* Start ROWS *

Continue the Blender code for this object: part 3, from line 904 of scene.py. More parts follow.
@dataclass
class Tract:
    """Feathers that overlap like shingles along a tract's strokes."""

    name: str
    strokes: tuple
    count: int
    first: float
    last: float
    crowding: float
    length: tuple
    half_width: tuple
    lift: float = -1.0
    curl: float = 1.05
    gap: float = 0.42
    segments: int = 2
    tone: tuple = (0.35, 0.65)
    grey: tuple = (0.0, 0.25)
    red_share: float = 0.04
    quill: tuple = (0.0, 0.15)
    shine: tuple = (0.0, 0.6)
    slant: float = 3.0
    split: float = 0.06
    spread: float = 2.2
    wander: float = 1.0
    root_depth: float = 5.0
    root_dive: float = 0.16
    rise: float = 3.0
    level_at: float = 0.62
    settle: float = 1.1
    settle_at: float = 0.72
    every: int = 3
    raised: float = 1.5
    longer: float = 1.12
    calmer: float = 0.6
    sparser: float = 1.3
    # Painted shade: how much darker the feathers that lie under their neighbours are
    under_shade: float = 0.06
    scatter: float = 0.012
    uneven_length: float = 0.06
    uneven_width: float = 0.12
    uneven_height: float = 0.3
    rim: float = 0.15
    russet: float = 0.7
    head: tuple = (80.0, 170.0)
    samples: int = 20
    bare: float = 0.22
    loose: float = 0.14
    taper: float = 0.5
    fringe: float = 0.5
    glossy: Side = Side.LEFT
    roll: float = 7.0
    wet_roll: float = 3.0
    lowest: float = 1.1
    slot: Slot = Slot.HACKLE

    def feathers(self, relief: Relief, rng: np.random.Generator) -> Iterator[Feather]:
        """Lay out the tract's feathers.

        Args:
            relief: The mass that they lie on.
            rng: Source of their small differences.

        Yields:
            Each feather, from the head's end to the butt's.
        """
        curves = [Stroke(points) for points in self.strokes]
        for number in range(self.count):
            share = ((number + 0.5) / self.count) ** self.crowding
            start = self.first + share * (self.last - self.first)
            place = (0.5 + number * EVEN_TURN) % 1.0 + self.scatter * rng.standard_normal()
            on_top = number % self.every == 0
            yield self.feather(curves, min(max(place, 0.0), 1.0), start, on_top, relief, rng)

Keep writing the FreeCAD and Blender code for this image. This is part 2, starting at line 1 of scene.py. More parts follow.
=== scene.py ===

* End ROWS *

**REQUIRED WORK:** Write the listing out again, exactly as shown above.

**CORRECT ANSWER:**
Continue the Blender code for this object: part 3, from line 904 of scene.py. More parts follow.
@dataclass
class Tract:
    """Feathers that overlap like shingles along a tract's strokes."""

    name: str
    strokes: tuple
    count: int
    first: float
    last: float
    crowding: float
    length: tuple
    half_width: tuple
    lift: float = -1.0
    curl: float = 1.05
    gap: float = 0.42
    segments: int = 2
    tone: tuple = (0.35, 0.65)
    grey: tuple = (0.0, 0.25)
    red_share: float = 0.04
    quill: tuple = (0.0, 0.15)
    shine: tuple = (0.0, 0.6)
    slant: float = 3.0
    split: float = 0.06
    spread: float = 2.2
    wander: float = 1.0
    root_depth: float = 5.0
    root_dive: float = 0.16
    rise: float = 3.0
    level_at: float = 0.62
    settle: float = 1.1
    settle_at: float = 0.72
    every: int = 3
    raised: float = 1.5
    longer: float = 1.12
    calmer: float = 0.6
    sparser: float = 1.3
    # Painted shade: how much darker the feathers that lie under their neighbours are
    under_shade: float = 0.06
    scatter: float = 0.012
    uneven_length: float = 0.06
    uneven_width: float = 0.12
    uneven_height: float = 0.3
    rim: float = 0.15
    russet: float = 0.7
    head: tuple = (80.0, 170.0)
    samples: int = 20
    bare: float = 0.22
    loose: float = 0.14
    taper: float = 0.5
    fringe: float = 0.5
    glossy: Side = Side.LEFT
    roll: float = 7.0
    wet_roll: float = 3.0
    lowest: float = 1.1
    slot: Slot = Slot.HACKLE

    def feathers(self, relief: Relief, rng: np.random.Generator) -> Iterator[Feather]:
        """Lay out the tract's feathers.

        Args:
            relief: The mass that they lie on.
            rng: Source of their small differences.

        Yields:
            Each feather, from the head's end to the butt's.
        """
        curves = [Stroke(points) for points in self.strokes]
        for number in range(self.count):
            share = ((number + 0.5) / self.count) ** self.crowding
            start = self.first + share * (self.last - self.first)
            place = (0.5 + number * EVEN_TURN) % 1.0 + self.scatter * rng.standard_normal()
            on_top = number % self.every == 0
            yield self.feather(curves, min(max(place, 0.0), 1.0), start, on_top, relief, rng)

Keep writing the FreeCAD and Blender code for this image. This is part 2, starting at line 1 of scene.py. More parts follow.
=== scene.py ===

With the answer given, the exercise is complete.